We are still focused on market warehouse stocks to time the red metal and, so far, they're not suggesting it's time to go long. The Shanghai total is down some, so we may be approaching the "right" price soon.

Similar moves have been seen across the base metal space. For the most part, the scale of the current pullbacks has been in direct relationship to earlier upward price moves. In short, the larger the late 2010/early 2011 price increase in a particular metal, the bigger the resulting correction. This is what would be expected in a market where prices were being reset to match lowered expectations or greater concerns.

Gold has been an exception so far. In percentage terms, the pullback has been small. This reflects gold's status as a quasi-currency and its insurance value. We expect that to continue and gold to be one of the stronger metals as the markets settle.

During silver's 1980 run many wondered where the buying came from and lined up with grandma's silverware to cash in. No such line ups are seen this time even though the recent run up looked pretty bubbly by the time it peaked. Again, this points to the current price moves in commodities being corrective, not a "sky is falling" scenario.

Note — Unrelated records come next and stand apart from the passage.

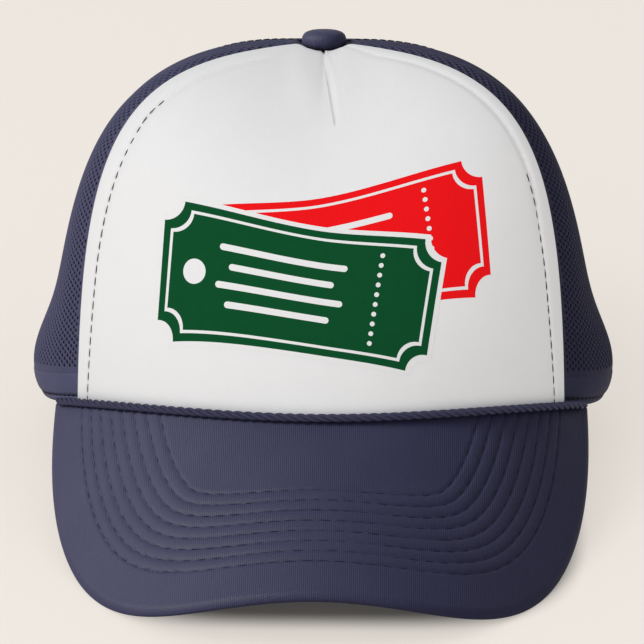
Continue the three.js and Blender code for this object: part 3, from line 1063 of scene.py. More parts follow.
@dataclass
class FoamPanel:
    """White front panel: rolled and topstitched edges, a dart under the button and a soft drape."""

    form: CrownForm
    thickness: float = 3.0
    roll_width: float = 8.0
    roll_puff: float = 0.12
    foot_taper: float = 0.2
    foot_reach: float = 45.0
    right_taper: float = 0.2
    right_start: float = 62.0
    right_reach: float = 25.0
    edge_drop: float = 1.1
    edge_round: float = 2.6
    groove: float = 0.85
    groove_width: float = 0.55
    loose_groove: float = 0.3
    foot_dip: float = 0.15
    crown_dip: float = 0.45
    dip_width: float = 1.8
    dip_aside: float = 0.8
    stitch: Stitch = Stitch(3.9, 3.0, 0.33)
    sewn_left: float = 0.575
    sewn_right: float = 0.36
    dart_turn: float = 6.0
    dart_length: float = 47.0
    dart_depth: float = 1.3
    dart_left: float = 2.9
    dart_right: float = 0.95
    dart_taper: float = 26.0
    dart_fold: float = 0.9
    dart_fold_width: float = 0.36
    dart_ridge: float = 0.15
    drape: float = 0.16
    puff: float = 1.0
    puff_aside: float = 5.5
    puff_out: float = 26.0
    puff_reach: float = 15.0
    steepness: float = 1.15

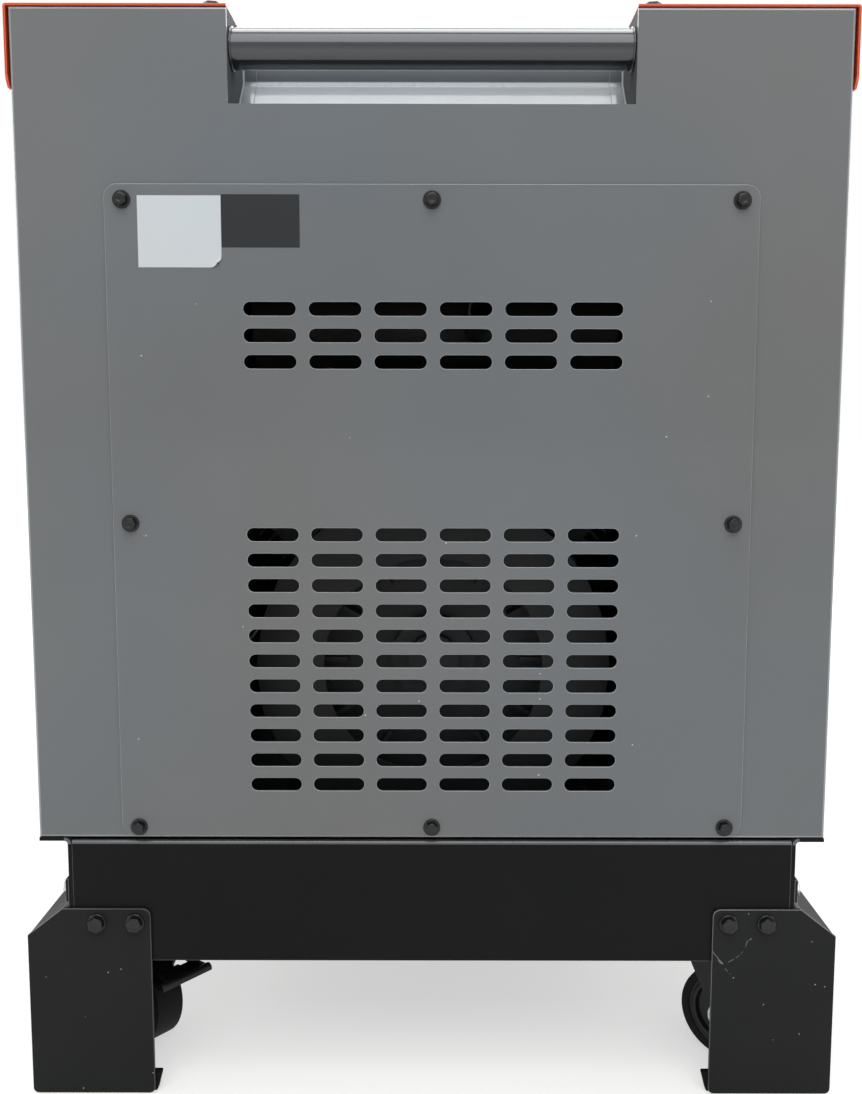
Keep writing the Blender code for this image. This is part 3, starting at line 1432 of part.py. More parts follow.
GREY = paint("grey_paint", (0.180, 0.196, 0.210), 0.38)
DARK_GREY = paint("dark_grey_paint", (0.030, 0.031, 0.033), 0.50)
ORANGE = paint("orange_paint", (0.830, 0.105, 0.032), 0.35)
BLACK = paint("black_paint", (0.014, 0.014, 0.015), 0.42)
STAND_BLACK = paint("matte_black_paint", (0.021, 0.022, 0.024), 0.55)
BLACK_STEEL = paint("black_steel", (0.018, 0.018, 0.019), 0.45, 0.2)
BLACK_PLASTIC = paint("black_plastic", (0.016, 0.016, 0.017), 0.50)
RUBBER = paint("rubber", (0.012, 0.012, 0.012), 0.75)
STEEL = paint("steel", (0.480, 0.480, 0.470), 0.35, 0.9)
CAST = paint("cast_aluminium", (0.330, 0.335, 0.340), 0.55, 0.8)
RED = paint("red_plastic", (0.550, 0.020, 0.015), 0.40)
BLUE = paint("blue_plastic", (0.020, 0.090, 0.400), 0.40)

for rail_side in SIDES:
    base_rail(rail_side)
for plate_end in ENDS:
    base_end_plate(plate_end)
base_floor()
for corner_end in ENDS:
    for corner_side in SIDES:
        stand(corner_end, corner_side)
        caster(corner_end, corner_side)
for panel_end in ENDS:
    end_panel(panel_end)
    handle_pocket(panel_end)
access_panel()
hood()
for panel_side in SIDES:
    side_panel(panel_side)
    door(panel_side)
control_panel()
fuel_tank()
engine_cradle()
crankcase()
crankshaft()
for bank_side in SIDES:
    cylinder(bank_side)
flywheel_fan()
blower_housing()
alternator()
muffler()
air_cleaner()
battery()
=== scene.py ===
"""Looks of an enclosed engine-driven power set: grey sheet body, orange hood, black skid base on casters.

Metres, +Z up, the ventilated rear end faces -Y. Left is -X, as seen from the rear end.
"""

import json
import math

import bmesh
import bpy
from mathutils import Matrix, Vector


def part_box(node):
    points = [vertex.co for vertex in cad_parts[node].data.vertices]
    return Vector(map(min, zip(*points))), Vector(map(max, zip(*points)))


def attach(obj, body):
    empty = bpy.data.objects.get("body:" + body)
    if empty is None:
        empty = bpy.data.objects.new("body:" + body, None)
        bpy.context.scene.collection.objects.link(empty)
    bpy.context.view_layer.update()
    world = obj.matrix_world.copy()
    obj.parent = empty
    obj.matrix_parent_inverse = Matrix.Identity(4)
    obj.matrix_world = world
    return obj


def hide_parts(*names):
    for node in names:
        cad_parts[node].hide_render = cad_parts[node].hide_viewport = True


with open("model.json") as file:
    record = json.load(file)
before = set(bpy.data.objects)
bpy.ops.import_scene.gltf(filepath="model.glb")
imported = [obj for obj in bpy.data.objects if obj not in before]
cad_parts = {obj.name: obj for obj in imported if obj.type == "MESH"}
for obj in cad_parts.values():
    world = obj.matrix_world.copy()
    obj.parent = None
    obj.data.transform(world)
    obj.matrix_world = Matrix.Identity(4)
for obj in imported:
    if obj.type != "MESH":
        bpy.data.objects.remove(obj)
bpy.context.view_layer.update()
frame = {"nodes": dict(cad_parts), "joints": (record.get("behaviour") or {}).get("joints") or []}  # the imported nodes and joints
nodes = frame["nodes"]

# ---------------------------------------------------------------- studio
# A pale floor that runs off to white, a broad lamp over the rear end, one over the hood and a weak
# one at each side. The camera stands at knee-to-waist height in front of the rear end.
scene = bpy.context.scene
scene.view_settings.view_transform = "Standard"

camera_data = bpy.data.cameras.new("camera")
camera_data.lens = 37.90
camera_data.sensor_width = 36.0
camera_data.shift_x = -0.0137
camera = bpy.data.objects.new("camera", camera_data)
camera.location = (0.012, -1.567, 0.612)
camera.rotation_euler = (math.radians(83.62), math.radians(-0.10), 0.0)
scene.collection.objects.link(camera)
scene.camera = camera



def looked_at(tree):
    """1 along a ray from the camera, off a gloss or through glass, and 0 where light falls on a piece."""
    rays = tree.nodes.new("ShaderNodeLightPath")
    total = rays.outputs["Is Camera Ray"]
    for kind in ("Is Glossy Ray", "Is Transmission Ray"):
        either = tree.nodes.new("ShaderNodeMath")
        either.operation = "MAXIMUM"
        tree.links.new(total, either.inputs[0])
        tree.links.new(rays.outputs[kind], either.inputs[1])
        total = either.outputs[0]
    return total


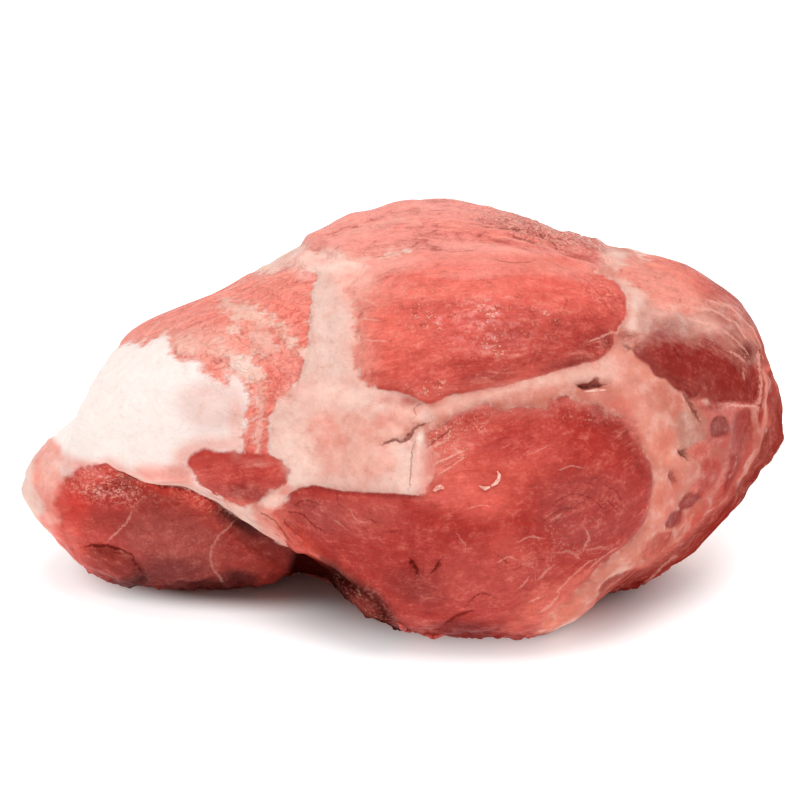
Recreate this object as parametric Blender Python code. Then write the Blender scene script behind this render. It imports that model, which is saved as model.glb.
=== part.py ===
"""Boneless pork leg, raw and trimmed of its rind: one closed solid built from its muscles.

Metres, +Z up. It lies on a flat spot at z = 0, and the origin is the bottom centre of its box.
The narrow shank end is at -X, the rump end at +X, and the large cut face at -Y.
"""

import math
from collections import namedtuple

import bmesh
import bpy
from mathutils import Euler, Matrix, Vector

MM = 0.001

Cut = namedtuple("Cut", "point outward")
Lobe = namedtuple("Lobe", "middle half turn square cuts", defaults=((0, 0, 0), 2.0, ()))

# The shank end was trimmed to a steep shoulder under the cap and a gentler slope down to the tip.
SHOULDER = Cut((-126, 3, 90), (-0.943, 0.125, 0.309))
TIP_SLOPE = Cut((-143, -3, 74), (-0.633, 0.29, 0.717))

# Lobes are in millimetres, their turns in degrees. A lobe is a ball squared off by the number after its turn.
# The body of the leg, whose lobes melt into one another.
BODY_LOBES = {
    "core": Lobe((9, 22, 67), (114, 80, 73), (0, 2, 0), 2.3),
    "crown": Lobe((18, 32, 103), (78, 56, 55), (0, 4, 0)),
    "rump": Lobe((93, 24, 80), (68, 70, 58), (0, 14, 0), 2.1),
    "rump_low": Lobe((86, 16, 56), (66, 66, 56), (0, -10, 0), 2.1),
    "back": Lobe((0, 62, 54), (112, 52, 56), (0, 0, 0), 2.4),
    "shank": Lobe((-86, 22, 61), (56, 54, 48), (0, -20, 0), 2.6, (SHOULDER,)),
    "shank_tip": Lobe((-131, 4, 48), (34, 40, 23), (0, -16, 0), 2.4, (TIP_SLOPE,)),
    "rump_foot": Lobe((80, 6, 26), (44, 44, 30), (0, 0, 0), 2.4),
    "bridge": Lobe((-14, -8, 72), (62, 52, 44), (0, 0, 0), 2.2),
    "right_seam": Lobe((84, -34, 66), (30, 28, 44)),
}

# The single muscles and the fat cap, which keep a seam where they meet the body.
MUSCLE_LOBES = {
    "top": Lobe((34, -15, 98), (63, 52, 43), (38, 8, 0), 2.3),
    "front": Lobe(
        (30, -20, 52), (84, 63, 57), (4, 6, 0), 2.5,
        (
            Cut((-26, -57, 27), (-0.63, -0.38, -0.68)),
            Cut((80, -47, 13), (0.6, -0.4, -0.7)),
            Cut((30, -63, 6), (0, -0.6, -0.8)),
        ),
    ),
    "middle_fat": Lobe(
        (-36, -12, 66), (58, 49, 43), (0, 0, 0), 2.2,
        (Cut((-65, -55, 57), (-0.5, -0.3, -0.8)),),
    ),
    "left_face": Lobe((-91, 15, 35), (61, 49, 38), (4, 2, 0), 2.6),
    "fat_cap": Lobe(
        (-82, 4, 73), (54, 60, 44), (0, -26, -6), 3.2,
        (Cut((-100, -50, 68), (0.1, -0.3, -0.94)), SHOULDER),
    ),
    "rump_end": Lobe((128, 24, 59), (36, 45, 40), (0, 14, 0), 2.2, (Cut((139, 24, 31), (0.81, 0, -0.585)),)),
    "right_lens": Lobe((112, -10, 96), (34, 30, 26), (30, 20, 0)),
    "back_low": Lobe((-20, 66, 40), (70, 52, 44), (0, 0, 4), 2.2),
    "back_high": Lobe((12, 52, 98), (78, 44, 44), (-36, -6, 6), 2.2),
}

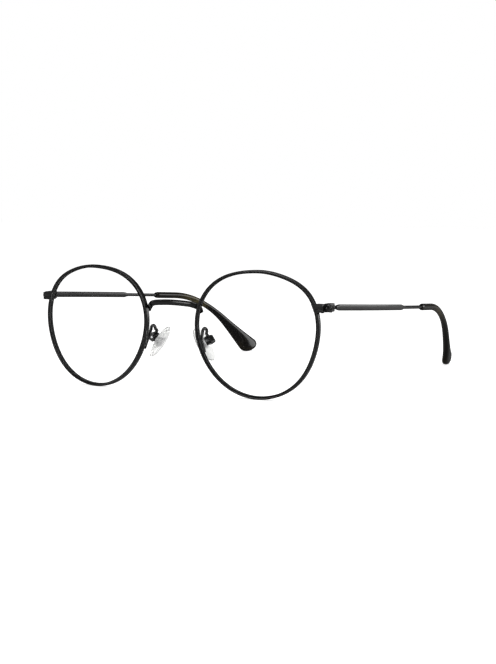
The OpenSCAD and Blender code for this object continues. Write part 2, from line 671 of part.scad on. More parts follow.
module nose_pad_right() { color("#e6ebe6", 0.6) at_rest() on_side(-1) nose_pad(); }
module pad_mount_left() { color("#c9c9cc") at_rest() on_side(1) pad_mount(); }
module pad_mount_right() { color("#c9c9cc") at_rest() on_side(-1) pad_mount(); }

eyewire_left();
eyewire_right();
lens_left();
lens_right();
bridge();
endpiece_left();
endpiece_right();
lower_block_left();
lower_block_right();
closing_screw_left();
closing_screw_right();
front_hinge_left();
front_hinge_right();
hinge_screw_left();
hinge_screw_right();
temple_hinge_left();
temple_hinge_right();
temple_left();
temple_right();
temple_tip_left();
temple_tip_right();
pad_arm_left();
pad_arm_right();
pad_box_left();
pad_box_right();
pad_screw_left();
pad_screw_right();
nose_pad_left();
nose_pad_right();
pad_mount_left();
pad_mount_right();
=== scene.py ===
"""Round wire eyeglasses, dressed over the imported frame.

The swept pieces (rims, lenses, bridge, temples, tips, pad arms, nose pads) follow the same named
sizes and formulas as the part's source, in millimetres and in the front's own frame. The left fold
joint's axis and position then place them. The small turned and cut pieces are the CAD's own.
"""
import math
import bpy
import bmesh
from mathutils import Matrix, Vector
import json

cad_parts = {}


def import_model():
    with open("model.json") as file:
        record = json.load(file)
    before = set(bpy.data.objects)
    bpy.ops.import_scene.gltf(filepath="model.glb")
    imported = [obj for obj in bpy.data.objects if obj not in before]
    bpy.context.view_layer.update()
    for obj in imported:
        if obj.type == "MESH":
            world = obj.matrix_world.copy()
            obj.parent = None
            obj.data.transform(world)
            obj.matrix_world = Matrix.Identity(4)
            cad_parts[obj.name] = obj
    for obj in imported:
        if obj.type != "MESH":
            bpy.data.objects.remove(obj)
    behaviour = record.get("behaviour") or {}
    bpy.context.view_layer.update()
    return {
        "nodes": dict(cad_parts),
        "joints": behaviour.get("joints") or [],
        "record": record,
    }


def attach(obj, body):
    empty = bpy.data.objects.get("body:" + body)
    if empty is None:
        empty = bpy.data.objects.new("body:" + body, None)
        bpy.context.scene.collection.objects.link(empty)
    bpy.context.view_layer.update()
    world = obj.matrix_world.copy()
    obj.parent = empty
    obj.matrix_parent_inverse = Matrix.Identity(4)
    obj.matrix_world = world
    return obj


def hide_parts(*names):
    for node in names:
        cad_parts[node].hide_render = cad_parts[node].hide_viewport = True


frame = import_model()
NODES = frame["nodes"]
RECORD = frame["record"]
BODY = {n: b for b, names in RECORD["behaviour"]["bodies"].items() for n in names}
JOINTS = {j["name"]: j for j in frame["joints"]}
MM = 0.001
SIDES = {"left": 1, "right": -1}

# ---------------------------------------------------------------- named sizes, as in the source
rim_w, rim_h, nose_gap = 48.4, 46.2, 23.1
brow_flat, rim_square, nose_lean = 0.8, 0.2, 0.16
brow_pull, brow_at, brow_reach = 0.45, 60.0, 28.0
cheek_swell, cheek_at, cheek_reach = 0.35, 317.0, 42.0
base_r, wrap = 86.0, 4.3
wire_d, wire_h, groove, lens_t, rim_cut = 2.15, 1.2, 0.45, 1.7, 0.1
bridge_z, bridge_h, bridge_d, bridge_arch = 9.8, 2.2, 1.7, 0.6
bridge_a, bridge_turn = 165.5, 3.3
hinge_z, block_w, block_back = 9.8, 2.8, 0.2
block_lap, end_bend_r, hinge_back, barrel_d = 0.9, 2.4, 4.9, 2.9
temple_l, pantoscopic, splay = 152.5, 4.5, 5.2
bow_at, bow_r, bar_h, bar_t, bar_end, core_d = 15.0, 365.0, 2.3, 1.2, 58.0, 1.4
tip_at, ear_at, ear_r, ear_bend = 78.0, 92.0, 58.0, 37.5
tip_h, tip_t, tip_end_t, paddle_h, end_l, end_slant = 2.8, 2.4, 3.4, 9.6, 4.0, 0.58
paddle_turn, core_in, paddle_at = 16.0, 52.0, 114.0
slant_at, slant_run, cone_l = 24.0, 20.0, 1.6
knuckle_h = 1.2
pad_x, pad_y, pad_drop = 9.6, 8.65, 6.45
pad_l, pad_w, pad_t, pad_lean, pad_splay = 14.2, 8.0, 2.0, 33.5, 3.0
box_l, box_d, box_up = 3.3, 2.3, 0.2
arm_d, arm_loop_r, arm_seat = 1.2, 1.57, 0.1
seat_gap, lens_gap, pad_air, egg = 0.04, 0.05, 1.45, 0.08


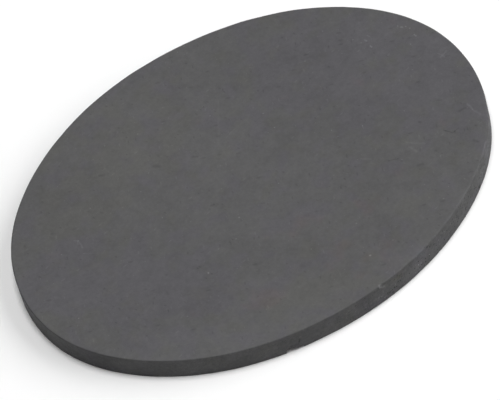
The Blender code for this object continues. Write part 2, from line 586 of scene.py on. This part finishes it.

Now that traders are lightening commodity positions and markets are easing, the question is when and where to we find a bottom. At a macro level, the big risks are growth economies slowing too much, QEII ending with a bang not a whimper and politicians in Europe and the U.S. letting gridlock keep them from negotiating debt deals.

China has proven adept at managing growth so far. Likewise, for all the handwringing about QEII the bond markets are acting a lot less worried than people who talk about bond markets. Both of these situations may end well, but it will be at least a couple of months before that is known. That points to a bottoming during mid-summer and charts that may yet look a lot like last year's. We plan to position accordingly.